Other comments on this day's readings can be found here.

Reading 1 - Neh 11:1,2

"Now the leaders of the people settled in Jerusalem, and the rest of the people cast lots to bring one out of every ten to live in Jerusalem, the holy city, while the remaining nine were to stay in their own towns. The people commended all the men who volunteered to live in Jerusalem" (Neh 11:1,2).

When the exiles returned to the Promised Land, living in Jerusalem was not an attractive prospect because the city lay in ruins. However, with the rebuilding of the temple and the walls, the capital became a more desirable place to live. Nehemiah as governor saw the wisdom of populating Jerusalem with pure-blooded Jews, and set about to encourage the people to live within the city walls. Some citizens of Jerusalem were chosen by lot (v 1), while others volunteered to move there (v 2).

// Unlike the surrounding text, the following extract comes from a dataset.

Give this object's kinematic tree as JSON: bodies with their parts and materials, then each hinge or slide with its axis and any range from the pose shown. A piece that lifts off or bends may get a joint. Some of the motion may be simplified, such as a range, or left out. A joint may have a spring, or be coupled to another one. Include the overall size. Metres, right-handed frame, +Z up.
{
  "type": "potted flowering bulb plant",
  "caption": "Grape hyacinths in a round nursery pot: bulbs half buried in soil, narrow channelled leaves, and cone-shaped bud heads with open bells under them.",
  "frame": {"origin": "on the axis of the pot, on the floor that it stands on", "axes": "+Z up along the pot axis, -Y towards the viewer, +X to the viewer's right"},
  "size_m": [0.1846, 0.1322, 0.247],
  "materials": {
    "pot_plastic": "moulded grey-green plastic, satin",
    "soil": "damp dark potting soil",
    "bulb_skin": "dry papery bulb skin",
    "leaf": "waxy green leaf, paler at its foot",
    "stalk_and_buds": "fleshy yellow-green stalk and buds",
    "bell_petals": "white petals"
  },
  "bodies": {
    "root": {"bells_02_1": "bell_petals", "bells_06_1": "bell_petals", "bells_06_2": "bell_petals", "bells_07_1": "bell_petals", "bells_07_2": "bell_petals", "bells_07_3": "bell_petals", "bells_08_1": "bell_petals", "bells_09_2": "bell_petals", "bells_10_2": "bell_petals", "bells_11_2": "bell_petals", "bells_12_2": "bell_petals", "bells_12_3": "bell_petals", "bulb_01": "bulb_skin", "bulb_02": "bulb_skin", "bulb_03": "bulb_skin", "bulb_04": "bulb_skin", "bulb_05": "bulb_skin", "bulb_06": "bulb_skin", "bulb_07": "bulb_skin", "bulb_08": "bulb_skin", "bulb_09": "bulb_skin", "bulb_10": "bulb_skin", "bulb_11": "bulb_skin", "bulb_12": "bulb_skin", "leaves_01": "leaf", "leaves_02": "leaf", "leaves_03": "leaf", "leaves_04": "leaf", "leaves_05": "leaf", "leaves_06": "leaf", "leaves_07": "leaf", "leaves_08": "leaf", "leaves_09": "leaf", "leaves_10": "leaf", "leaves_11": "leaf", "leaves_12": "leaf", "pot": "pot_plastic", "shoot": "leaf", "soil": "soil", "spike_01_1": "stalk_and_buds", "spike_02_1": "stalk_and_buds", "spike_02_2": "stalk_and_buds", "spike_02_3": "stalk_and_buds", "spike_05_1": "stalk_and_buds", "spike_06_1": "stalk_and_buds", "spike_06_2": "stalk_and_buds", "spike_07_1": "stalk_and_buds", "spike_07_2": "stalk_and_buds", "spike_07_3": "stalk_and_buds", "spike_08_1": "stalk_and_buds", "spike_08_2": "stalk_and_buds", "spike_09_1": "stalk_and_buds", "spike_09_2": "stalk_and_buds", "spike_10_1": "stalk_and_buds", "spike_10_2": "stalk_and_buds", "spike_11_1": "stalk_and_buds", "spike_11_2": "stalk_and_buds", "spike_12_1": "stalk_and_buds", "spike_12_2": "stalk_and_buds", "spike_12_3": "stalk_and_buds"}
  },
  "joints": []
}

After the resettlement, the population of the city itself would have been between 5,000 and 10,000.

Reading 2 - Amos 3:3

"Do two walk together unless they have agreed to do so?" (Amos 3:3).

The verse is used to suggest the notion that only when there is perfect agreement among brethren can they "walk together" in the bonds of fellowship. In the first place such a blanket assertion is not true, and in the second place such a usage of the verse is entirely beside the point.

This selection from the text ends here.